The horrible events surrounding Tyler Clemente at Rutgers University this fall and others who are gay who have been bullied have been a shock and a call to action.  Public shaming and hateful words marginalize people.

They hurt; they can really hurt.

Over the last few months, a number of gay, lesbian, and transgendered students have committed suicide from experiences like these.  This is an unspeakable tragedy, one to which we must respond.  Keshet, a local Boston advocacy organization that helps the Jewish gay, lesbian, bisexual, and transgendered community has started a pledge that we as a Jewish community speak out strongly against hateful speech.  I have signed on as has our shul. 

It is called “Do Not Stand Idly By: A Jewish Community Pledge to Save Lives.”

And states simply:

As members of a tradition that sees each person as created in the divine image, we respond with anguish and outrage at the spate of suicides brought on by homophobic bullying and intolerance.

We hereby commit to ending homophobic bullying or harassment of any kind in our synagogues, schools, organizations, and communities.

As a signatory, I pledge to speak out when I witness anyone being demeaned for their actual or perceived sexual orientation or gender identity. I commit myself to do whatever I can to ensure that each and every person in my community is treated with dignity and respect.

Please visit the pledge’s website and watch their video. I hope you will sign on as well.


I was encouraged to learn that a coalition of  key young Jewish leaders representing the various Jewish teen youth groups – including BBYO, our own United Synagogue Youth (USY), the Reform movement’s NFTY and the Orthodox NCSY, are all standing together and promoting this pledge to put an end to bullying to their teen members. 

“By signing this pledge, we have agreed to be a part of a united front against bullying.  We stand for inclusion and tolerance… We have spoken up, and now it is your turn.”

*    *    *

This morning we read Parashat Va-y’hi, in which we learn about the end of Jacob’s life.  There are a number of powerful moments.

First, Jacob has his son Joseph swear that he will return him to Israel to be buried.  This is something that is still practiced thousands of years later as some Jews still choose to be buried in Israel, even if they have lived elsewhere.

Second, as Hannah mentioned in her thoughtful d’var Torah, Jacob’s final words to his sons and grandsons. 

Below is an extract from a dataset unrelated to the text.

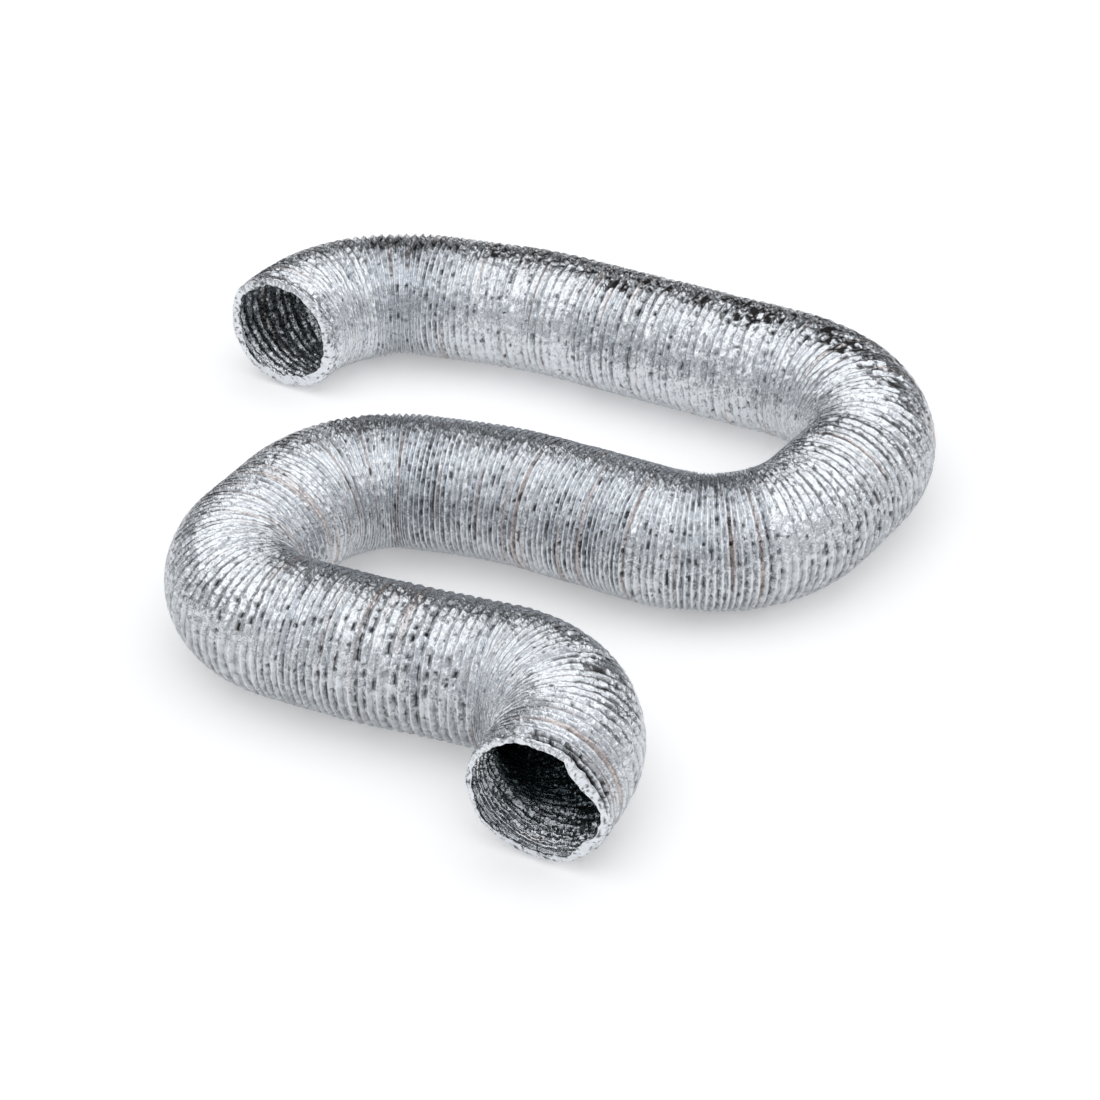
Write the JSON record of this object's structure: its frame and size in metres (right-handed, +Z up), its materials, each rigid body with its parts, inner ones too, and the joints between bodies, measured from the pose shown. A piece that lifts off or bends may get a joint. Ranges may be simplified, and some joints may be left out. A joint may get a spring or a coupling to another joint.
{
  "type": "flexible aluminium duct",
  "caption": "Round flexible duct of aluminium foil over a close wire spiral, laid in a long S, open at both mouths.",
  "frame": {"origin": "centre of the footprint, on the floor that the duct lies on", "axes": "+Z up, -Y towards the viewer of the picture, +X to the right"},
  "size_m": [0.5898, 0.7494, 0.106],
  "materials": {
    "foil": "crinkled bright foil"
  },
  "bodies": {
    "root": {"foil_duct": "foil"}
  },
  "joints": []
}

Third, we have one of the most unusual moments in the Torah occurs at the beginning of the parashah when Jacob speaks to Joseph and tells him that the land of Canaan, the land of Israel, will belong to his descendants as an everlasting possession.  This is important because they are now in Egypt, where, as we know, their family, the beginning of the Jewish people, will spend much time in Egypt.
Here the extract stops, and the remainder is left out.